If art appreciation isn’t quite your thing, continue down the hill towards Remy’s where, by day, the shade-speckled courtyard makes for a great spot to scoff a burger and craft beer.
Check out the live music on Thursday and Friday evenings, and Sunday when the sounds of a live DJ set spill out onto the street.
Known for their pooch-friendly approach and down-to-earth breakfasts, the café-turned-bar also serves up lunch daily, plus dinner and post-work brews on Friday and Saturday evenings.
Another remnant of post-industrial Paddington, the heritage-listed Substation’s Art Deco lines loom overhead from Cooks Hill on the corner of Enoggera and Latrobe. Formerly the electrical substation for the tramline, it’s now home to a community art space holding regular ‘hands-on’ art classes.
As you roam, keep an eye out for the brightly painted signal boxes on stoplight corners – these are part of ‘Artforce’ a Brisbane council initiative to transform everyday objects into art.
Past Japanese designer Masayo Yasuki’s Dogstar, with its racks loaded with locally handmade fashion, Given and Latrobe Terraces unite and provide the location for Biome, brimming with eco-living supplies and gifts.
Skip further down Given Terrace to Martha Street and you’ll hit health shop and café Fundamentals – aka Fundies Wholefood Market – for abundant superfoods.
Make a well-earned pit stop at boulangerie and patisserie Le Bon Choix on your way past.
If you arrive at this end of Given Terrace before 3pm, try Anouk for their all-day menu.
As the sun fades behind the hills, aperitivo hour starts to look very good: sip a glass of wine at French restaurant Montrachet, which is all red-boothed bistro class and Friday evening’s supper club is a local secret.

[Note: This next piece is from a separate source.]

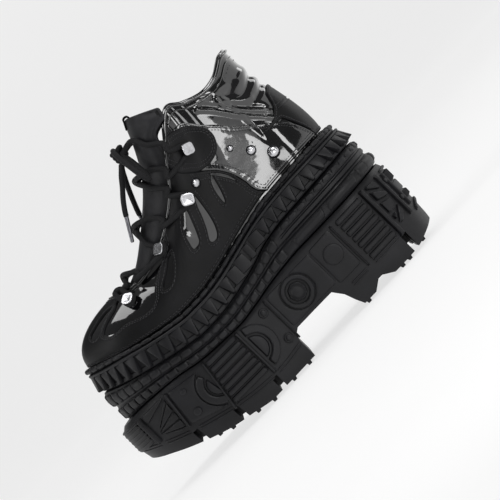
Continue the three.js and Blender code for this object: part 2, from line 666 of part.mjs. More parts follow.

The tidy cocktail list and craft beer on tap at hipster brunch and bar slashie Kettle and Tin is also considered cool, while Yard Bird Ale House brings casual American charm and some of Brisbane’s best wings to the mix.
Let the drinks roll into dinner wherever you find yourself, or head to Darling & Co, adjacent to Suncorp Stadium.
Here, among the vertical gardens and warm fairy lights, it’s easy to see the appeal of Paddington and its gracefully ageing ‘society girl’ airs and graces.